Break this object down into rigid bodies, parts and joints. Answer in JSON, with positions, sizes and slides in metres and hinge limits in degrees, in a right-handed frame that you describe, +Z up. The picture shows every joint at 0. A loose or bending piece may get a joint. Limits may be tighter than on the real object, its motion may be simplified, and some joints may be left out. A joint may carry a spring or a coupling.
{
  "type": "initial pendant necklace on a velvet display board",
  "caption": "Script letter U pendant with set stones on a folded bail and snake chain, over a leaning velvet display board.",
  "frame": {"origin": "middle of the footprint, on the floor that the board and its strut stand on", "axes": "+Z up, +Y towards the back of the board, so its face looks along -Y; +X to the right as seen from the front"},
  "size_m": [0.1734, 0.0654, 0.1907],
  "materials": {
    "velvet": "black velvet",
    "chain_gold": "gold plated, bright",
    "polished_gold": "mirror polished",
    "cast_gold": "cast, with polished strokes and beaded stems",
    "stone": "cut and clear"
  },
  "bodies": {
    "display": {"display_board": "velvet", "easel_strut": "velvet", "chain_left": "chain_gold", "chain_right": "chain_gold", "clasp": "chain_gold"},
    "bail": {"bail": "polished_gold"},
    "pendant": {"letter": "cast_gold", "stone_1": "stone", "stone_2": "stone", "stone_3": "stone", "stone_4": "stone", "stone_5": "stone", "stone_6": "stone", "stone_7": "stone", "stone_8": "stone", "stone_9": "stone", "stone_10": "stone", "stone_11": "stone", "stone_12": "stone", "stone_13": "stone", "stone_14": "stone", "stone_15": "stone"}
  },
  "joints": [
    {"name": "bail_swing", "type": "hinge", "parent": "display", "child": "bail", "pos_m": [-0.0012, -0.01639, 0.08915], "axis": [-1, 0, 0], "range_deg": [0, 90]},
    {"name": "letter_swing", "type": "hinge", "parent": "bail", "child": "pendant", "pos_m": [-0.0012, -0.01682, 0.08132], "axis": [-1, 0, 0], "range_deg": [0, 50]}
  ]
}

# # # #

**WHAT IS BEING ASKED**. Would you reproduce the material above in full, exactly as given?

**RESULT BELOW**.
Break this object down into rigid bodies, parts and joints. Answer in JSON, with positions, sizes and slides in metres and hinge limits in degrees, in a right-handed frame that you describe, +Z up. The picture shows every joint at 0. A loose or bending piece may get a joint. Limits may be tighter than on the real object, its motion may be simplified, and some joints may be left out. A joint may carry a spring or a coupling.
{
  "type": "initial pendant necklace on a velvet display board",
  "caption": "Script letter U pendant with set stones on a folded bail and snake chain, over a leaning velvet display board.",
  "frame": {"origin": "middle of the footprint, on the floor that the board and its strut stand on", "axes": "+Z up, +Y towards the back of the board, so its face looks along -Y; +X to the right as seen from the front"},
  "size_m": [0.1734, 0.0654, 0.1907],
  "materials": {
    "velvet": "black velvet",
    "chain_gold": "gold plated, bright",
    "polished_gold": "mirror polished",
    "cast_gold": "cast, with polished strokes and beaded stems",
    "stone": "cut and clear"
  },
  "bodies": {
    "display": {"display_board": "velvet", "easel_strut": "velvet", "chain_left": "chain_gold", "chain_right": "chain_gold", "clasp": "chain_gold"},
    "bail": {"bail": "polished_gold"},
    "pendant": {"letter": "cast_gold", "stone_1": "stone", "stone_2": "stone", "stone_3": "stone", "stone_4": "stone", "stone_5": "stone", "stone_6": "stone", "stone_7": "stone", "stone_8": "stone", "stone_9": "stone", "stone_10": "stone", "stone_11": "stone", "stone_12": "stone", "stone_13": "stone", "stone_14": "stone", "stone_15": "stone"}
  },
  "joints": [
    {"name": "bail_swing", "type": "hinge", "parent": "display", "child": "bail", "pos_m": [-0.0012, -0.01639, 0.08915], "axis": [-1, 0, 0], "range_deg": [0, 90]},
    {"name": "letter_swing", "type": "hinge", "parent": "bail", "child": "pendant", "pos_m": [-0.0012, -0.01682, 0.08132], "axis": [-1, 0, 0], "range_deg": [0, 50]}
  ]
}